Only the lines from the one containing "the whole magnet" down to the one containing "points = [vertex.co", inclusive, are to be quoted exactly.

## DATASET SECTION
* * *

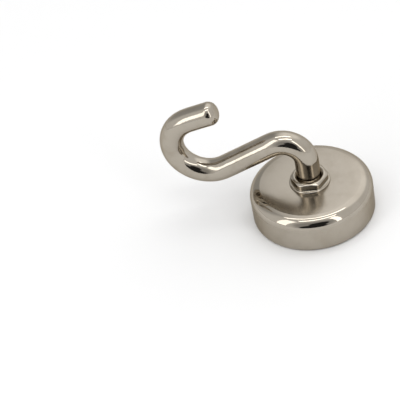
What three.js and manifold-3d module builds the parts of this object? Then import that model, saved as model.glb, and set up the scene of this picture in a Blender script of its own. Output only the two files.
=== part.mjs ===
// A small pot magnet with a screw-in wire hook.
//
// The magnet stands on its working face. The origin is the centre of that face, +Z runs up the
// pot's axis to the hook, and the hook reaches out along +X. All lengths are millimetres.

import * as THREE from "three";
import { mergeVertices } from "three/addons/utils/BufferGeometryUtils.js";
import Module from "manifold-3d";

// ---------------------------------------------------------------- driving dimensions

// Steel pot
const CUP_DIAMETER = 25;
const CUP_HEIGHT = 7.7;
const CUP_WALL = 1.7;
const CUP_BASE = 2.7;
const CUP_TOP_ROUND = 2.0;
const CUP_CEILING_ROUND = 0.4;
const RIM_OUTER_CHAMFER = 0.4;
const RIM_INNER_CHAMFER = 0.25;
const CUP_HOLE_CHAMFER = 0.3;

// Magnet disc and the ring cast round it
const RESIN_WIDTH = 1.6;
const RESIN_SETBACK = 1.0;
const MAGNET_CHAMFER = 0.45;

// Hook wire, before and after bending
const WIRE_DIAMETER = 4.85;
const THREAD_GROWTH = 0.15;
const THREAD_LEAD_IN = 0.5;
const STEM_END_GAP = 0.3;
const RELIEF_DEPTH = 0.35;
const RELIEF_LENGTH = 0.5;
const RELIEF_SLOPE = 0.3;
const TIP_ROUND = 1.65;

// Bends: the rise from the pot's top, the neck bend, the reach, the loop bend and the free end
const HOOK_RISE = 5.65;
const NECK_BEND_RADIUS = 4.4;
const NECK_BEND_ANGLE = 119;
const HOOK_REACH = 12.0;
const LOOP_BEND_RADIUS = 6.75;
const LOOP_BEND_ANGLE = 190;
const HOOK_END = 6.4;

// Lock nut
const NUT_WALL = 1.0;
const NUT_HEIGHT = 1.8;
const NUT_COUNTERSINK = 0.35;
const NUT_CORNER_CUT = 0.24;
const NUT_CHAMFER_WIDTH = 0.3;
const NUT_CHAMFER_ANGLE = 30;
const NUT_FLANGE_WIDTH = 0.65;
const NUT_FLANGE_HEIGHT = 0.32;
const NUT_FLANGE_CHAMFER = 0.15;
const NUT_TURN = 7;

// Fits
const THREAD_CLEARANCE = 0.05;

// Facets
const CUP_FACETS = 72;
const WIRE_FACETS = 28;
const BORE_FACETS = 56;
const ROUND_STEPS = 5;
const TIP_STEPS = 4;
const DEGREES_PER_BEND_STEP = 9;

// ---------------------------------------------------------------- sizes that follow

const cupRadius = CUP_DIAMETER / 2;
const boreRadius = cupRadius - CUP_WALL;
const ceilingHeight = CUP_HEIGHT - CUP_BASE;
const magnetRadius = boreRadius - RESIN_WIDTH;
const wireRadius = WIRE_DIAMETER / 2;
const threadRadius = wireRadius + THREAD_GROWTH / 2;
const threadedHoleRadius = threadRadius + THREAD_CLEARANCE;
const nutFlatRadius = threadRadius + NUT_WALL;
const nutTopHeight = CUP_HEIGHT + NUT_HEIGHT;

// ---------------------------------------------------------------- shared helpers

// Points of a round that joins two directions, both ends included.
function arcPoints(centreR, centreZ, radius, fromDegrees, toDegrees, steps) {
  const points = [];
  for (let i = 0; i <= steps; i++) {
    const angle = THREE.MathUtils.degToRad(fromDegrees + ((toDegrees - fromDegrees) * i) / steps);
    points.push([centreR + radius * Math.cos(angle), centreZ + radius * Math.sin(angle)]);
  }
  return points;
}

// Turns a profile of [radius, height] pairs about the Z axis.
function turned(profile, facets) {
  const points = profile.map(([r, z]) => new THREE.Vector2(r, z));
  const geometry = new THREE.LatheGeometry(points, facets);
  geometry.rotateX(Math.PI / 2);
  return geometry;
}

// A profile that doesn't reach the axis ends where it started.
function closedProfile(profile) {
  return [...profile, profile[0]];
}

const wasm = await Module();
wasm.setup();

// Geometry to manifold-3d solid and back, for cutting and joining.
function toSolid(geometry) {
  const bare = new THREE.BufferGeometry();
  bare.setAttribute("position", geometry.getAttribute("position"));
  bare.setIndex(geometry.getIndex());
  const merged = mergeVertices(bare);
  return new wasm.Manifold(
    new wasm.Mesh({
      numProp: 3,
      vertProperties: merged.getAttribute("position").array,
      triVerts: new Uint32Array(merged.getIndex().array),
    }),
  );
}

function toGeometry(solid) {
  const mesh = solid.getMesh();
  const geometry = new THREE.BufferGeometry();
  geometry.setAttribute("position", new THREE.BufferAttribute(mesh.vertProperties, mesh.numProp));
  geometry.setIndex(new THREE.BufferAttribute(mesh.triVerts, 1));
  geometry.computeVertexNormals();
  return geometry;
}

function part(name, geometry, material) {
  const mesh = new THREE.Mesh(geometry, material);
  mesh.name = name;
  return mesh;
}

// ---------------------------------------------------------------- materials

const cupNickel = new THREE.MeshStandardMaterial({ color: 0xb3aca1, roughness: 0.3, metalness: 1 });
const magnetNickel = new THREE.MeshStandardMaterial({ color: 0xaca69b, roughness: 0.5, metalness: 1 });
const castResin = new THREE.MeshStandardMaterial({ color: 0x64605a, roughness: 0.6, metalness: 0 });
const nutNickel = new THREE.MeshStandardMaterial({ color: 0xb5aea3, roughness: 0.2, metalness: 1 });
const hookNickel = new THREE.MeshStandardMaterial({ color: 0xb8b0a4, roughness: 0.12, metalness: 1 });

// ---------------------------------------------------------------- steel cup

// Pressed pot, open downwards: a rolled top edge outside, a threaded hole through the base.
function steelCup() {
  const holeRadius = threadedHoleRadius;
  const holeMouth = holeRadius + CUP_HOLE_CHAMFER;
  const profile = [
    [boreRadius + RIM_INNER_CHAMFER, 0],
    [cupRadius - RIM_OUTER_CHAMFER, 0],
    [cupRadius, RIM_OUTER_CHAMFER],
    ...arcPoints(cupRadius - CUP_TOP_ROUND, CUP_HEIGHT - CUP_TOP_ROUND, CUP_TOP_ROUND, 0, 90, ROUND_STEPS),
    [holeMouth, CUP_HEIGHT],
    [holeRadius, CUP_HEIGHT - CUP_HOLE_CHAMFER],
    [holeRadius, ceilingHeight + CUP_HOLE_CHAMFER],
    [holeMouth, ceilingHeight],
    [boreRadius - CUP_CEILING_ROUND, ceilingHeight],
    [boreRadius, ceilingHeight - CUP_CEILING_ROUND],
    [boreRadius, RIM_INNER_CHAMFER],
  ];
  return part("steel_cup", turned(closedProfile(profile), CUP_FACETS), cupNickel);
}

// ---------------------------------------------------------------- magnet disc

// Plated disc with its edges broken, seated against the pot's base and flush with the rim.
function magnetDisc() {
  const profile = [
    [0, 0],
    [magnetRadius - MAGNET_CHAMFER, 0],
    [magnetRadius, MAGNET_CHAMFER],
    [magnetRadius, ceilingHeight - MAGNET_CHAMFER],
    [magnetRadius - MAGNET_CHAMFER, ceilingHeight],
    [0, ceilingHeight],
  ];
  return part("magnet_disc", turned(profile, CUP_FACETS), magnetNickel);
}

// ---------------------------------------------------------------- potting resin

// Cast ring between disc and wall. It fills the corner round at the pot's ceiling and the disc's
// upper chamfer, and stops short of the rim.
function pottingResin() {
  const profile = [
    [magnetRadius, RESIN_SETBACK],
    [boreRadius, RESIN_SETBACK],
    [boreRadius, ceilingHeight - CUP_CEILING_ROUND],
    [boreRadius - CUP_CEILING_ROUND, ceilingHeight],
    [magnetRadius - MAGNET_CHAMFER, ceilingHeight],
    [magnetRadius, ceilingHeight - MAGNET_CHAMFER],
  ];
  return part("potting_resin", turned(closedProfile(profile), CUP_FACETS), castResin);
}

// ---------------------------------------------------------------- lock nut

// Thin hexagon nut on a low round flange. Its corners are turned off and chamfered at the top,
// the flange's top edge is chamfered, and a countersink opens the hole at both ends.
function lockNut() {
  const cornerRadius = nutFlatRadius / Math.cos(Math.PI / 6);
  const outline = new THREE.Shape();
  for (let i = 0; i < 6; i++) {
    const angle = (i * Math.PI) / 3;
    const x = cornerRadius * Math.cos(angle);
    const y = cornerRadius * Math.sin(angle);
    if (i === 0) outline.moveTo(x, y);
    else outline.lineTo(x, y);
  }
  outline.closePath();
  const bar = new THREE.ExtrudeGeometry(outline, { depth: NUT_HEIGHT, bevelEnabled: false });

  const topRadius = nutFlatRadius - NUT_CHAMFER_WIDTH;
  const turnedRadius = cornerRadius - NUT_CORNER_CUT;
  const flangeRadius = nutFlatRadius + NUT_FLANGE_WIDTH;
  const slope = Math.tan(THREE.MathUtils.degToRad(NUT_CHAMFER_ANGLE));
  const envelope = turned(
    [
      [0, 0],
      [turnedRadius, 0],
      [turnedRadius, NUT_HEIGHT - (turnedRadius - topRadius) * slope],
      [topRadius, NUT_HEIGHT],
      [0, NUT_HEIGHT],
    ],
    CUP_FACETS,
  );
  const flange = turned(
    [
      [0, 0],
      [flangeRadius, 0],
      [flangeRadius, NUT_FLANGE_HEIGHT - NUT_FLANGE_CHAMFER],
      [flangeRadius - NUT_FLANGE_CHAMFER, NUT_FLANGE_HEIGHT],
      [0, NUT_FLANGE_HEIGHT],
    ],
    CUP_FACETS,
  );

  const mouth = threadedHoleRadius + NUT_COUNTERSINK;
  const past = NUT_COUNTERSINK;
  const hole = turned(
    [
      [0, -past],
      [mouth + past, -past],
      [threadedHoleRadius, NUT_COUNTERSINK],
      [threadedHoleRadius, NUT_HEIGHT - NUT_COUNTERSINK],
      [mouth + past, NUT_HEIGHT + past],
      [0, NUT_HEIGHT + past],
    ],
    BORE_FACETS,
  );

  const body = toSolid(bar).intersect(toSolid(envelope)).add(toSolid(flange));
  const solid = body.subtract(toSolid(hole));
  const nut = part("lock_nut", toGeometry(solid), nutNickel);
  nut.position.z = CUP_HEIGHT;
  nut.rotation.z = THREE.MathUtils.degToRad(NUT_TURN);
  return nut;
}

// ---------------------------------------------------------------- hook

// The centreline in the XZ plane, from the threaded end to the tip. Headings turn from +Z to +X.
class HookLine extends THREE.Curve {
  constructor(startHeight, runs) {
    super();
    this.runs = [];
    this.length = 0;
    let x = 0;
    let z = startHeight;
    let heading = 0;
    for (const { length = 0, radius = 0, turn = 0 } of runs) {
      const angle = THREE.MathUtils.degToRad(turn);
      const run = { x, z, heading, radius: radius * Math.sign(angle), length: length || radius * Math.abs(angle) };
      this.runs.push({ ...run, start: this.length });
      const end = HookLine.along(run, run.length);
      x = end.x;
      z = end.z;
      heading = end.heading;
      this.length += run.length;
    }
  }

  // Place and heading at a distance along one straight or bend.
  static along(run, distance) {
    if (run.radius === 0) {
      return {
        x: run.x + distance * Math.sin(run.heading),
        z: run.z + distance * Math.cos(run.heading),
        heading: run.heading,
      };
    }
    const heading = run.heading + distance / run.radius;
    return {
      x: run.x + run.radius * (Math.cos(run.heading) - Math.cos(heading)),
      z: run.z + run.radius * (Math.sin(heading) - Math.sin(run.heading)),
      heading,
    };
  }

  at(distance) {
    const run = this.runs.findLast((r) => r.start <= distance) ?? this.runs[0];
    return HookLine.along(run, distance - run.start);
  }

  getPoint(t, target = new THREE.Vector3()) {
    const { x, z } = this.at(t * this.length);
    return target.set(x, 0, z);
  }
}

// Turned bar with a threaded foot and a rounded tip, then bent: each point of the straight bar
// keeps its place in the wire's section while the section follows the centreline.
function hook() {
  const footHeight = ceilingHeight + STEM_END_GAP;
  const line = new HookLine(footHeight, [
    { length: CUP_HEIGHT - footHeight + HOOK_RISE },
    { radius: NECK_BEND_RADIUS, turn: NECK_BEND_ANGLE },
    { length: HOOK_REACH },
    { radius: LOOP_BEND_RADIUS, turn: -LOOP_BEND_ANGLE },
    { length: HOOK_END },
  ]);

  const threadEnd = nutTopHeight - NUT_COUNTERSINK - footHeight;
  const reliefRadius = wireRadius - RELIEF_DEPTH;
  const profile = [
    [0, 0],
    [threadRadius - THREAD_LEAD_IN, 0],
    [threadRadius, THREAD_LEAD_IN],
    [threadRadius, threadEnd - RELIEF_SLOPE],
    [reliefRadius, threadEnd],
    [reliefRadius, threadEnd + RELIEF_LENGTH],
    [wireRadius, threadEnd + RELIEF_LENGTH + RELIEF_SLOPE],
  ];
  for (const run of line.runs) {
    if (run.radius === 0) continue;
    const steps = Math.ceil(
      THREE.MathUtils.radToDeg(run.length / Math.abs(run.radius)) / DEGREES_PER_BEND_STEP,
    );
    for (let i = 0; i <= steps; i++) profile.push([wireRadius, run.start + (run.length * i) / steps]);
  }
  profile.push(
    ...arcPoints(wireRadius - TIP_ROUND, line.length - TIP_ROUND, TIP_ROUND, 0, 90, TIP_STEPS),
    [0, line.length],
  );

  const geometry = turned(profile, WIRE_FACETS);
  const position = geometry.getAttribute("position");
  for (let i = 0; i < position.count; i++) {
    const { x, z, heading } = line.at(position.getZ(i));
    const side = position.getX(i);
    position.setXYZ(i, x + side * Math.cos(heading), position.getY(i), z - side * Math.sin(heading));
  }
  geometry.computeVertexNormals();
  return part("hook", geometry, hookNickel);
}

// ---------------------------------------------------------------- the whole magnet

const magnet = new THREE.Group();
magnet.name = "hook_magnet";
magnet.add(steelCup(), magnetDisc(), pottingResin(), lockNut(), hook());

export default magnet;
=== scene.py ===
# A small nickel-plated pot magnet with a wire hook screwed into its back and locked by a thin nut.

import math

import bmesh
import bpy
from mathutils import Matrix, Vector


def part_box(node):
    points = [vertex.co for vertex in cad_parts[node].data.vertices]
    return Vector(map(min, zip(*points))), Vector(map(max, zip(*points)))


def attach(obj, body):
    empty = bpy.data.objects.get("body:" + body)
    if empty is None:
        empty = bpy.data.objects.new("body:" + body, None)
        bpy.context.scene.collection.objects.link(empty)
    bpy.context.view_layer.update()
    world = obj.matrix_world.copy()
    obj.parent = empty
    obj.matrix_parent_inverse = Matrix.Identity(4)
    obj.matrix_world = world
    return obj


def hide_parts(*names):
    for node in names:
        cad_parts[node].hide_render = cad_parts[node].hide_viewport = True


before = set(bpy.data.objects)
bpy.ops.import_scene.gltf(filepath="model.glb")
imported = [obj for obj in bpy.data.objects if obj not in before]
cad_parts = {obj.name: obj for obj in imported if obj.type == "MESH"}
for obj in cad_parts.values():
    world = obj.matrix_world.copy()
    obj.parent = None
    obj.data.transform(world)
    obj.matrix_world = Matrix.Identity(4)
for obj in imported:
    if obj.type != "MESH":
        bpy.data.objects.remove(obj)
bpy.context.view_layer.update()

# ---------------------------------------------------------------------------- steel cup
# A pot pressed from mild steel: flat back, rolled top edge, straight wall and an open end whose
# rim is faced off. It is barrel polished, then nickel plated, so the flat back and the wall stay
# satin while the rolled edge comes out bright.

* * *

## ANSWER FOR THIS EXERCISE
// ---------------------------------------------------------------- the whole magnet

const magnet = new THREE.Group();
magnet.name = "hook_magnet";
magnet.add(steelCup(), magnetDisc(), pottingResin(), lockNut(), hook());

export default magnet;
=== scene.py ===
# A small nickel-plated pot magnet with a wire hook screwed into its back and locked by a thin nut.

import math

import bmesh
import bpy
from mathutils import Matrix, Vector


def part_box(node):
    points = [vertex.co for vertex in cad_parts[node].data.vertices]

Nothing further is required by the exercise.